> TASK BRIEF:
Reproduce the listing verbatim.

> DATA EXTRACT:
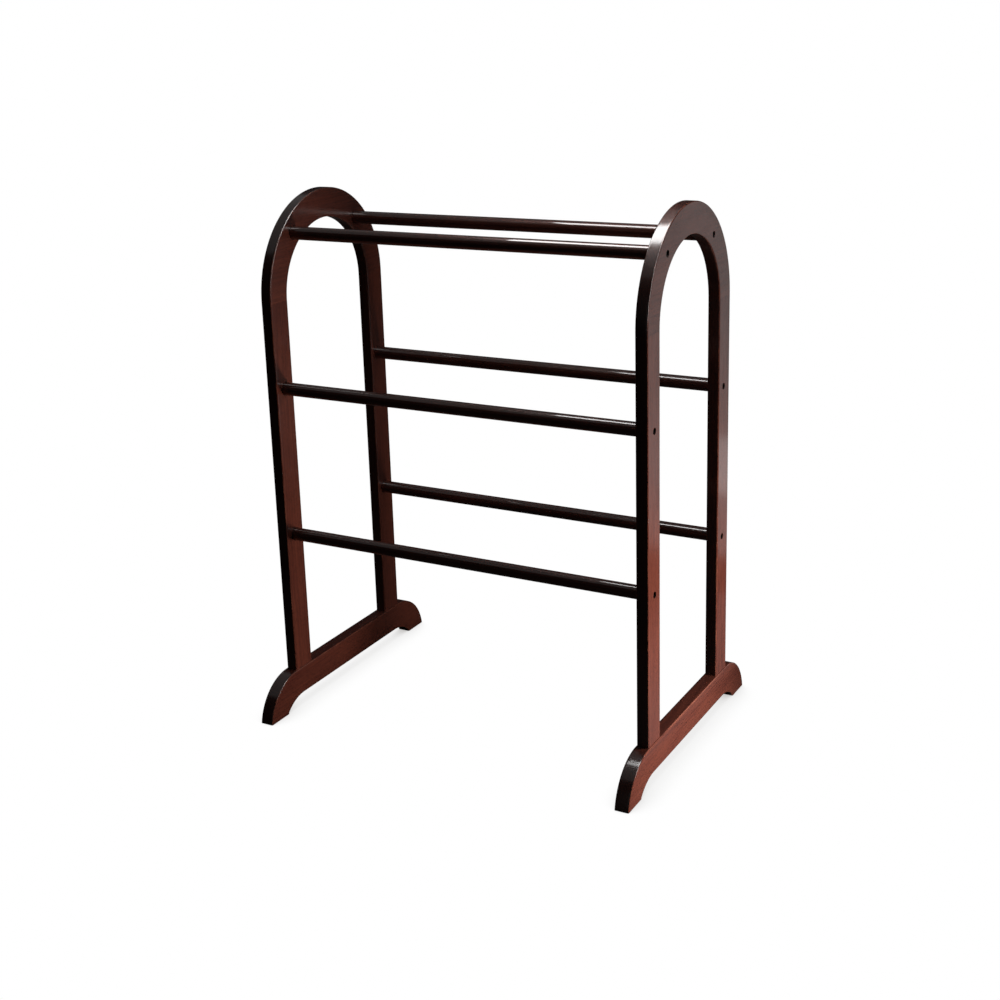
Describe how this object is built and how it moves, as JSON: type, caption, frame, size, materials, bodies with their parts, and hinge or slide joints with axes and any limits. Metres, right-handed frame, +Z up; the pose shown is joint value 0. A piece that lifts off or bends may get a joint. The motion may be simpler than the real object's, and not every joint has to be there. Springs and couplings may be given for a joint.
{
  "type": "quilt rack",
  "caption": "Free-standing quilt rack: arched board end frames on scrolled feet, tied together by pairs of round rails over which quilts and blankets are draped.",
  "frame": {"origin": "on the floor, under the middle of the rack", "axes": "+X along the rails to the right-hand end frame, +Y from front to rear, +Z up"},
  "size_m": [0.659, 0.476, 0.851],
  "materials": {
    "stained_board": "dark mahogany stain under satin lacquer",
    "stained_rail": "dark mahogany stain under gloss lacquer",
    "raw_beech": "unfinished fluted beech",
    "black_steel": "black oxide",
    "zinc_steel": "yellow zinc plate"
  },
  "bodies": {
    "root": {"right_crown": "stained_board", "left_crown": "stained_board", "right_foot": "stained_board", "left_foot": "stained_board", "right_front_leg": "stained_board", "right_rear_leg": "stained_board", "left_front_leg": "stained_board", "left_rear_leg": "stained_board", "top_front_rail": "stained_rail", "top_rear_rail": "stained_rail", "middle_front_rail": "stained_rail", "middle_rear_rail": "stained_rail", "low_front_rail": "stained_rail", "low_rear_rail": "stained_rail", "right_front_top_bolt": "black_steel", "right_front_middle_bolt": "black_steel", "right_front_low_bolt": "black_steel", "right_rear_top_bolt": "black_steel", "right_rear_middle_bolt": "black_steel", "right_rear_low_bolt": "black_steel", "left_front_top_bolt": "black_steel", "left_front_middle_bolt": "black_steel", "left_front_low_bolt": "black_steel", "left_rear_top_bolt": "black_steel", "left_rear_middle_bolt": "black_steel", "left_rear_low_bolt": "black_steel", "right_front_top_insert": "zinc_steel", "right_front_middle_insert": "zinc_steel", "right_front_low_insert": "zinc_steel", "right_rear_top_insert": "zinc_steel", "right_rear_middle_insert": "zinc_steel", "right_rear_low_insert": "zinc_steel", "left_front_top_insert": "zinc_steel", "left_front_middle_insert": "zinc_steel", "left_front_low_insert": "zinc_steel", "left_rear_top_insert": "zinc_steel", "left_rear_middle_insert": "zinc_steel", "left_rear_low_insert": "zinc_steel", "right_front_foot_screw": "zinc_steel", "right_rear_foot_screw": "zinc_steel", "left_front_foot_screw": "zinc_steel", "left_rear_foot_screw": "zinc_steel", "right_front_crown_pin_outer": "raw_beech", "right_front_crown_pin_inner": "raw_beech", "right_rear_crown_pin_outer": "raw_beech", "right_rear_crown_pin_inner": "raw_beech", "left_front_crown_pin_outer": "raw_beech", "left_front_crown_pin_inner": "raw_beech", "left_rear_crown_pin_outer": "raw_beech", "left_rear_crown_pin_inner": "raw_beech", "right_front_foot_pin_outer": "raw_beech", "right_front_foot_pin_inner": "raw_beech", "right_rear_foot_pin_outer": "raw_beech", "right_rear_foot_pin_inner": "raw_beech", "left_front_foot_pin_outer": "raw_beech", "left_front_foot_pin_inner": "raw_beech", "left_rear_foot_pin_outer": "raw_beech", "left_rear_foot_pin_inner": "raw_beech"}
  },
  "joints": []
}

> WRITTEN ANSWER:
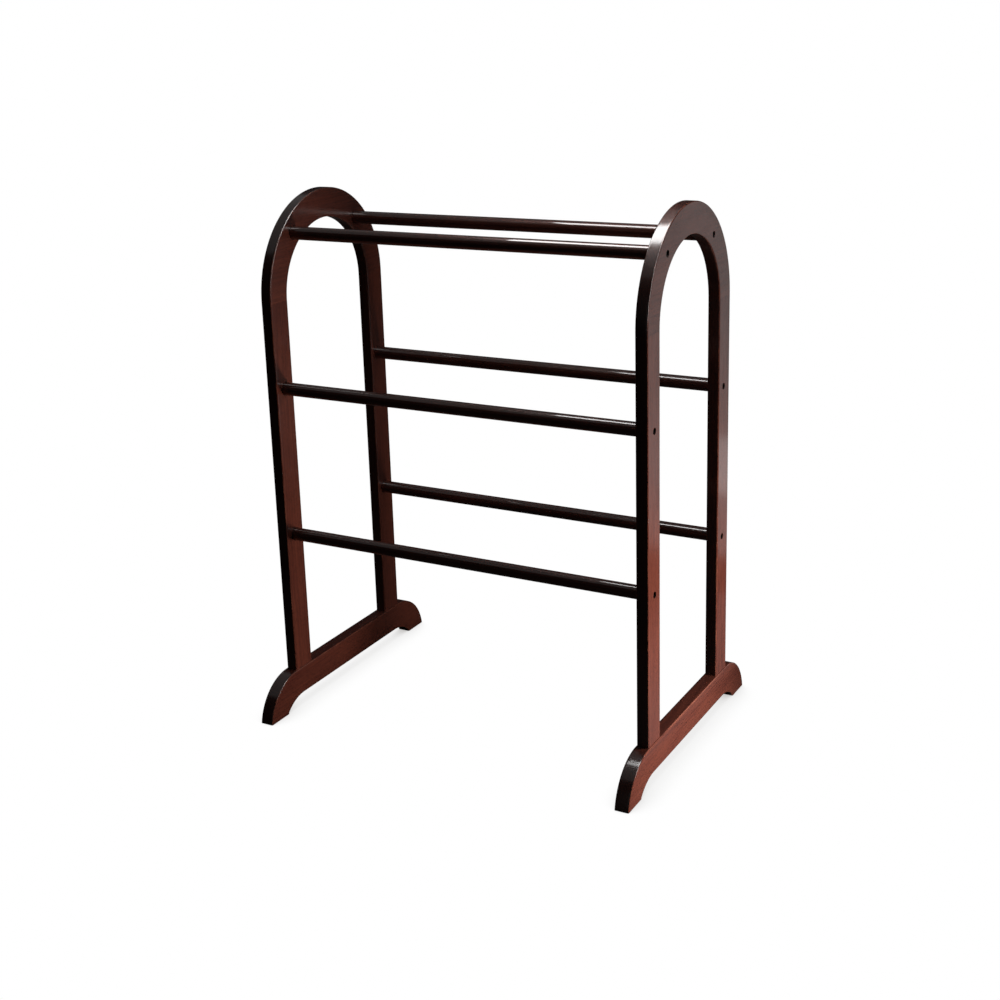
Describe how this object is built and how it moves, as JSON: type, caption, frame, size, materials, bodies with their parts, and hinge or slide joints with axes and any limits. Metres, right-handed frame, +Z up; the pose shown is joint value 0. A piece that lifts off or bends may get a joint. The motion may be simpler than the real object's, and not every joint has to be there. Springs and couplings may be given for a joint.
{
  "type": "quilt rack",
  "caption": "Free-standing quilt rack: arched board end frames on scrolled feet, tied together by pairs of round rails over which quilts and blankets are draped.",
  "frame": {"origin": "on the floor, under the middle of the rack", "axes": "+X along the rails to the right-hand end frame, +Y from front to rear, +Z up"},
  "size_m": [0.659, 0.476, 0.851],
  "materials": {
    "stained_board": "dark mahogany stain under satin lacquer",
    "stained_rail": "dark mahogany stain under gloss lacquer",
    "raw_beech": "unfinished fluted beech",
    "black_steel": "black oxide",
    "zinc_steel": "yellow zinc plate"
  },
  "bodies": {
    "root": {"right_crown": "stained_board", "left_crown": "stained_board", "right_foot": "stained_board", "left_foot": "stained_board", "right_front_leg": "stained_board", "right_rear_leg": "stained_board", "left_front_leg": "stained_board", "left_rear_leg": "stained_board", "top_front_rail": "stained_rail", "top_rear_rail": "stained_rail", "middle_front_rail": "stained_rail", "middle_rear_rail": "stained_rail", "low_front_rail": "stained_rail", "low_rear_rail": "stained_rail", "right_front_top_bolt": "black_steel", "right_front_middle_bolt": "black_steel", "right_front_low_bolt": "black_steel", "right_rear_top_bolt": "black_steel", "right_rear_middle_bolt": "black_steel", "right_rear_low_bolt": "black_steel", "left_front_top_bolt": "black_steel", "left_front_middle_bolt": "black_steel", "left_front_low_bolt": "black_steel", "left_rear_top_bolt": "black_steel", "left_rear_middle_bolt": "black_steel", "left_rear_low_bolt": "black_steel", "right_front_top_insert": "zinc_steel", "right_front_middle_insert": "zinc_steel", "right_front_low_insert": "zinc_steel", "right_rear_top_insert": "zinc_steel", "right_rear_middle_insert": "zinc_steel", "right_rear_low_insert": "zinc_steel", "left_front_top_insert": "zinc_steel", "left_front_middle_insert": "zinc_steel", "left_front_low_insert": "zinc_steel", "left_rear_top_insert": "zinc_steel", "left_rear_middle_insert": "zinc_steel", "left_rear_low_insert": "zinc_steel", "right_front_foot_screw": "zinc_steel", "right_rear_foot_screw": "zinc_steel", "left_front_foot_screw": "zinc_steel", "left_rear_foot_screw": "zinc_steel", "right_front_crown_pin_outer": "raw_beech", "right_front_crown_pin_inner": "raw_beech", "right_rear_crown_pin_outer": "raw_beech", "right_rear_crown_pin_inner": "raw_beech", "left_front_crown_pin_outer": "raw_beech", "left_front_crown_pin_inner": "raw_beech", "left_rear_crown_pin_outer": "raw_beech", "left_rear_crown_pin_inner": "raw_beech", "right_front_foot_pin_outer": "raw_beech", "right_front_foot_pin_inner": "raw_beech", "right_rear_foot_pin_outer": "raw_beech", "right_rear_foot_pin_inner": "raw_beech", "left_front_foot_pin_outer": "raw_beech", "left_front_foot_pin_inner": "raw_beech", "left_rear_foot_pin_outer": "raw_beech", "left_rear_foot_pin_inner": "raw_beech"}
  },
  "joints": []
}